3) He made some great points about actually reckoning the wrong that’s been done against us.  Denial isn’t forgiveness.  Here’s my problem, though.  It gets back to item #2.  People, it seems to me, are relatively easy to forgive.  They are weak, ignorant, damaged.  They are, in other words, too much like me.  If I can’t forgive y’all, well how in heck can I expect to forgive–and be forgiven–myself?  Jesus was right (damned irritating habit He has): “they know not what they do.”  We act upon our hurt and insecurity, and, God bless us, we’re mostly friggin’ clueless.  And it seems to me that too much of our practical theology focuses on holding the clueless accountable.  There, I said it.  Again, maybe it makes me a bad Christian to feel that way.  So be it.

And here’s how all of this fits together, here’s the rub.  By my estimation, we spend far too much of our time, as Milton so nobly and foolishly set out (and in the process, joined cause with Job’s “friends,” and brought great, undeserved praise to the accuser) attempting “to justify the ways of God to men.”  It’s come up far too often in my spiritual journey for me to feasibly deny: the one I have a hard time forgiving is God.  If anyone is accountable, it’s Him.  If anyone has what to answer for (and wherewithal to do it, I might add), well, He’s the one.  And I’m not righteous like Job, but I presume to ask that God answer for Himself.  I’ve not been much impressed by what most humans have to say on His behalf.

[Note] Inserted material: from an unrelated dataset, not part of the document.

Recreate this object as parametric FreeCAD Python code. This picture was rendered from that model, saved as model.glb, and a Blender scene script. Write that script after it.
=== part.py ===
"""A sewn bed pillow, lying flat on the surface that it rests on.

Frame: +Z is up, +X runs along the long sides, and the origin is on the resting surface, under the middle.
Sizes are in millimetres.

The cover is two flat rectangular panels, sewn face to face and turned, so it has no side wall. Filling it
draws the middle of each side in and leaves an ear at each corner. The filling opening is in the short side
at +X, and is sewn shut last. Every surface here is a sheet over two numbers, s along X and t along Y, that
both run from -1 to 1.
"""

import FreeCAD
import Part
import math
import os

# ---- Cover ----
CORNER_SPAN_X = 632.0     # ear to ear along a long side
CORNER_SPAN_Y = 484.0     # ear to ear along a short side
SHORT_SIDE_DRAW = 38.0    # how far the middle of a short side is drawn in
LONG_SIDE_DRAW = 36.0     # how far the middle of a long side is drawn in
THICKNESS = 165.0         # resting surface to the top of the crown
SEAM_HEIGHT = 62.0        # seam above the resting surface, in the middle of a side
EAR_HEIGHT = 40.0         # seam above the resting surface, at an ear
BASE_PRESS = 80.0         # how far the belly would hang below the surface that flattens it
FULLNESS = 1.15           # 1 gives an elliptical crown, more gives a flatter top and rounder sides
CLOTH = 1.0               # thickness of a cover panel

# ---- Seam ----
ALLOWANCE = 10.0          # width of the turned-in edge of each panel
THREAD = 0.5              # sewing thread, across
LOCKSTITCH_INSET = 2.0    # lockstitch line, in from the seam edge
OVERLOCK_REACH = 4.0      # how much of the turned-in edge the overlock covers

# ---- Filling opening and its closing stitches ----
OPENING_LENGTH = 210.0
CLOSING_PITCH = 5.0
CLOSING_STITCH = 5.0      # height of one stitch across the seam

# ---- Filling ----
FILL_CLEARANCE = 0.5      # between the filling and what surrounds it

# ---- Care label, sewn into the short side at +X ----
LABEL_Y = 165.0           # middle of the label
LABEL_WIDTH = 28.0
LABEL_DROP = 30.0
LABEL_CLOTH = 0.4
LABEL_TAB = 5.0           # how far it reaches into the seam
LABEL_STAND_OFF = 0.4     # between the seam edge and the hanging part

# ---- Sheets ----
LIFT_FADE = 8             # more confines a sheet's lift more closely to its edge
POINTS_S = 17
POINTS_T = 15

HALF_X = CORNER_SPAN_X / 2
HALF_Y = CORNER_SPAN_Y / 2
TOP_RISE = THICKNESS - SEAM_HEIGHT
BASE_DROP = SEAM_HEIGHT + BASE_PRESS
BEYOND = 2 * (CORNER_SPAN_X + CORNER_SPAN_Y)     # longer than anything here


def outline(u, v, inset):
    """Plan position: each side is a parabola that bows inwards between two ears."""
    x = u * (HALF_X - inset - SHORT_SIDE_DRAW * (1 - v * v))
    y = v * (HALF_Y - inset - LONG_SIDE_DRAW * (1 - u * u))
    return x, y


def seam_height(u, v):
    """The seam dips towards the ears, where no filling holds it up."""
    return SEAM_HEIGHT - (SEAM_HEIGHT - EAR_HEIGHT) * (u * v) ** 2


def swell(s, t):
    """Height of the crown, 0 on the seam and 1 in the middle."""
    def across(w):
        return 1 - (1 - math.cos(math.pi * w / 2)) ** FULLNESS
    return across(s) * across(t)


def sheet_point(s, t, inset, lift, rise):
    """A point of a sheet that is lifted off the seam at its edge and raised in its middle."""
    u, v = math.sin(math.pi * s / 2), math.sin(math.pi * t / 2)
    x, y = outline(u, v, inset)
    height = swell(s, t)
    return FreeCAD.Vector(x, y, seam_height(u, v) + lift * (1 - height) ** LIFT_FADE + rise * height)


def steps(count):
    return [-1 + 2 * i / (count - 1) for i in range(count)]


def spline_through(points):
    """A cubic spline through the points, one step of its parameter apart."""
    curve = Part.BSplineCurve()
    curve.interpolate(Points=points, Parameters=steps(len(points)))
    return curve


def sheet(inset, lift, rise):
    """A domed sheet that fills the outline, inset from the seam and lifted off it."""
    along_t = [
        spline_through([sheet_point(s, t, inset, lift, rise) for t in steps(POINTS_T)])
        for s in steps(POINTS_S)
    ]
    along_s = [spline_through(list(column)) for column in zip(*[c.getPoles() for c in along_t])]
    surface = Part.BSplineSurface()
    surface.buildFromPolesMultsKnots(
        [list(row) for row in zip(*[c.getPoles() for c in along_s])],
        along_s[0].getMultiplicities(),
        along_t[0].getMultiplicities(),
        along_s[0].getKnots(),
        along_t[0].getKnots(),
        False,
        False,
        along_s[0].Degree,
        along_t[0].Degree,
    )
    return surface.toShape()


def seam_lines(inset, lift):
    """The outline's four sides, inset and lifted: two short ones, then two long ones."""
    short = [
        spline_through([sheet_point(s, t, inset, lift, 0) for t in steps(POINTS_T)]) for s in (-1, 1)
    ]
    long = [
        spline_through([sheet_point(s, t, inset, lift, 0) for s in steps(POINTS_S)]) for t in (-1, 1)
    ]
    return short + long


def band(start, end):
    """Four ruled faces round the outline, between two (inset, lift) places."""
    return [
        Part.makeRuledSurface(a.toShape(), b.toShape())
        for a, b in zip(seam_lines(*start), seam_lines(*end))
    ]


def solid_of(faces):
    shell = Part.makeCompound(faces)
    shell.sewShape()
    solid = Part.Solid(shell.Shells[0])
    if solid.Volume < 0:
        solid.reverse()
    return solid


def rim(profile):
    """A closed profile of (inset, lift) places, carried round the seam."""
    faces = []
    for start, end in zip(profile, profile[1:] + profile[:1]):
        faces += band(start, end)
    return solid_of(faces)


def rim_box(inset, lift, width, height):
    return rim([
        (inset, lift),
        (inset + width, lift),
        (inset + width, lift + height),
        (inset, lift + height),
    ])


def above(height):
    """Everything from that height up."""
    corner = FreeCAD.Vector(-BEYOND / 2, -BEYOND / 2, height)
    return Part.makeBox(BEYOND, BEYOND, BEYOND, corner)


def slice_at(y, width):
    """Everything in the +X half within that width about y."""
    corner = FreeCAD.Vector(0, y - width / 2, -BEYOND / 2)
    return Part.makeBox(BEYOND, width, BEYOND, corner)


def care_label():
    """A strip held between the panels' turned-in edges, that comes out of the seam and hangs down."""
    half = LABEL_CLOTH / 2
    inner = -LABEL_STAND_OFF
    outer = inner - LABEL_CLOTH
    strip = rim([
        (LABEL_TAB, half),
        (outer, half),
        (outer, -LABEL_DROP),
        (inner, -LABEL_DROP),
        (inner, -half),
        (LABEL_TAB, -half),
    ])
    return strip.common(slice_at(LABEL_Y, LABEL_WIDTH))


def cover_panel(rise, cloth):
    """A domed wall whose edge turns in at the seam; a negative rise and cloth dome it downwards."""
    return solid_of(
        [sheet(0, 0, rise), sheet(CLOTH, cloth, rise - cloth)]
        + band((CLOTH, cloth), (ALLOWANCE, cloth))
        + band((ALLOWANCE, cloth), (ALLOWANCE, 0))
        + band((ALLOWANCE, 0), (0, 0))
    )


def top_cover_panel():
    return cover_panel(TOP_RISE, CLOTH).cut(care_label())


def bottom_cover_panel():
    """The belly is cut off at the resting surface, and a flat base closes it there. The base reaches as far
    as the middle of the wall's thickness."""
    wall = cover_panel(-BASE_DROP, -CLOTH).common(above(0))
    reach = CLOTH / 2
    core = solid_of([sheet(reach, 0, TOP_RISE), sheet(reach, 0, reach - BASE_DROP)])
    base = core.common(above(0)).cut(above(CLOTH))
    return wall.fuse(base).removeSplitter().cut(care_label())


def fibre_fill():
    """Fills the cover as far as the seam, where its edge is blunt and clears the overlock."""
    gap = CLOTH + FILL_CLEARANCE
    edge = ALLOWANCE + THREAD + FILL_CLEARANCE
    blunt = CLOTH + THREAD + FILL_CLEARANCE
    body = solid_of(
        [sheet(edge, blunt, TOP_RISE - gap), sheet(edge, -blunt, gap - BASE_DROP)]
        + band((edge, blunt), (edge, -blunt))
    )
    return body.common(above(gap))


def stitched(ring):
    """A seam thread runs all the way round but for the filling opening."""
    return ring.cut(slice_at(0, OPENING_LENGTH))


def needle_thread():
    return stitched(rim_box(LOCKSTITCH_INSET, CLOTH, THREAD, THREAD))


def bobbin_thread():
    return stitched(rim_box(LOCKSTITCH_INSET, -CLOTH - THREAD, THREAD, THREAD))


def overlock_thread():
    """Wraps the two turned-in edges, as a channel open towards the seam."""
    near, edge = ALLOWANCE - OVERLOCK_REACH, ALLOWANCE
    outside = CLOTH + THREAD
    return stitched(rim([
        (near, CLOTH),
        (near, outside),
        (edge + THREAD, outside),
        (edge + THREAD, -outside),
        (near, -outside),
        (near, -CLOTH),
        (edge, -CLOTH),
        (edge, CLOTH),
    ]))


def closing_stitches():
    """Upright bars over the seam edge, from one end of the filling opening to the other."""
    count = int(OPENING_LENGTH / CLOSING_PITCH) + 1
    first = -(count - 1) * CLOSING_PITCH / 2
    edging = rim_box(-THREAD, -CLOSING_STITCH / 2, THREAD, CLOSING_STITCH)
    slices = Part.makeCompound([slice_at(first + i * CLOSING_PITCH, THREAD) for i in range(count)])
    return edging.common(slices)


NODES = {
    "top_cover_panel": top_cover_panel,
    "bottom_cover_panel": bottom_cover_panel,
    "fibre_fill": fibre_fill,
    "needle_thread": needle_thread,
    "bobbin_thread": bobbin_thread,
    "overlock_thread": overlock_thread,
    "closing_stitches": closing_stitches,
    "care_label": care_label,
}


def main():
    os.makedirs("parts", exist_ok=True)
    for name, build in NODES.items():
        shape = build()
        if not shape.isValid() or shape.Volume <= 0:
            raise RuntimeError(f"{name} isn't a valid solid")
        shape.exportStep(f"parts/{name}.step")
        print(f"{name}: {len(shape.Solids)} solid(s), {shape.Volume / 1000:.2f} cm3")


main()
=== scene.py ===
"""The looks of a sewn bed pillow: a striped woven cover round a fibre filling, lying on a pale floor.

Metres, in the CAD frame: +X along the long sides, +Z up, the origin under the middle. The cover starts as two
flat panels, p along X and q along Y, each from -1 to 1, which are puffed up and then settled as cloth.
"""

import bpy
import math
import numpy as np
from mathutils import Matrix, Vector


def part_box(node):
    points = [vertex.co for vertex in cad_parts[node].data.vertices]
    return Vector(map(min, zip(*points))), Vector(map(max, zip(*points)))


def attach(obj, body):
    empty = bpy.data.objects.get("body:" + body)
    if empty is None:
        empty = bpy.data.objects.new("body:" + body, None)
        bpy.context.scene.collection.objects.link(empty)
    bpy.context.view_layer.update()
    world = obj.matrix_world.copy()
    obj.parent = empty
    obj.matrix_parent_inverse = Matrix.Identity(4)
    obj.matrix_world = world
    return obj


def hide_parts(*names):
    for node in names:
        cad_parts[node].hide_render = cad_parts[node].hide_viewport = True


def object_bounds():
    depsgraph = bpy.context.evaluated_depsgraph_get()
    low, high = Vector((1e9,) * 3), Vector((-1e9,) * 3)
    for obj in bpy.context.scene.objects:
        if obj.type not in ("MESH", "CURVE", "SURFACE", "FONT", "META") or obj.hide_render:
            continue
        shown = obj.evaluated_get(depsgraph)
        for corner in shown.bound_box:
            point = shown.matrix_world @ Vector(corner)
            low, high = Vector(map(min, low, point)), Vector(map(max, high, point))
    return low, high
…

And, if I may, I’d like to piss off the rest of you by saying that I don’t want any of your weakass sh*t about God not existing.  Yes, it’s probably the case that I’m no longer capable of comprehending such a possibility and maybe that’s one of my weaknesses.  And I hasten to add that I have great respect for some atheists.  Here’s my problem with the default to disbelief: more often than not, it’s a cop out.  More often than not, it’s simply a matter of our not being able to fit God in our heads or make sense of what He does.  Let me say it as clearly as possible: that God is nonsensical to me doesn’t mean She doesn’t exist; that I can’t render Her as a wholly palatable idea (and here’s the critical error, I think: we’re committed to God more as an idea than a person) that fits in my puny heart doesn’t mean I should give up on Her.  I don’t know about the rest of you, but that just makes the pursuit more exciting.

I close with this.  I love God.  In my own weak way, I love Him, Her, Hirm.  What’s more, I like Hirm a lot.  And we have our sweet moments.  I consider this journey one toward a truer reconciliation.  I don’t expect it to be painless.  And I’m not looking for a divorce.  But I’m sick of platitudes and easy outs.  If we’re going to do this, let do it for reals.  I mean to be naked before God.  (S)He sees my nakedness anyway, doesn’t S(H)e?  I’ve spent too much of my life lying in the name of and for the sake of religion.

So I present for your consideration (of course, as with every topic I introduce, I’ll attack it intermittently; but this, I think, is at the core of all of my considerations of faith and doubt so maybe it’s subtext to all of the other nonsense): the impossibility, the necessity, the quest of forgiving God.